Julie Holder calls her son, her youngest child and only boy, the “whatever child.” He was always happy go lucky, always apt to say to most anything, “Hey, whatever.”
Yet, he also was the one who bought food and water and brought it to a homeless person he spotted flying a “Help Me” sign and saying before he left, “God bless you.”
That is the son she knows.
So, when it comes to Water the World, Holder thinks of people – or really two. He knows them by their first names.
Jacquelin and Titu.
Holder’s Faces of Haiti
Holder met both Jacquelin and Titu during his six days last spring in Haiti.
Titu was no more than 7, a skinny kid whose hair carried a red orange tint because he was so malnourished. When he saw Holder, Titu grabbed Holder’s hand and climbed on his back for a ride.
The only English words Titu spoke? “Thank you.”
After one piggyback ride one night, Holder saw Titu scamper into a ditch two feet deep. Titu was looking for food.
Then, there is Jacquelin. He was his group’s tour guide. He was 19, a slender, inquisitive teenager who spoke English well.

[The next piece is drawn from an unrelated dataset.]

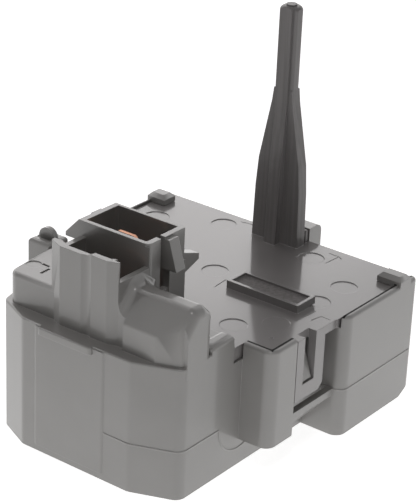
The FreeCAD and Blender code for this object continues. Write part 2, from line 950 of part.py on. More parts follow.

One day, Holder’s group gave Jacquelin a heaping plate of rice and beans. Jacquelin had no idea Holder was watching him, but Holder saw Jacquelin give his plate to at least five young boys who were hungry.
Those images of selflessness and want cut Holder deep.
“I see this as a calling,” Holder said. “When you meet people from the poorest country in the Western hemisphere and see how bad it is for them, you have a burning desire to help in some way.”
And his desire is only six months old.
“It’s crazy to think that it started as an idea in mid-July, and by the end of the year, we’re distributing on a global level,” he said. “But there is real opportunity for Water the World because people want to help, and I have a way.”
He thinks of his way every time he looks at his left wrist. He wears a beaded black bracelet he got in Haiti. When he sees it, he thinks of two people.
Jacquelin and Titu.
“That’s my motivation,” Holder said. “I see them flash through my head, and I think I’m doing it for them, and when you break it down like that, you realize people have it way harder than you do.”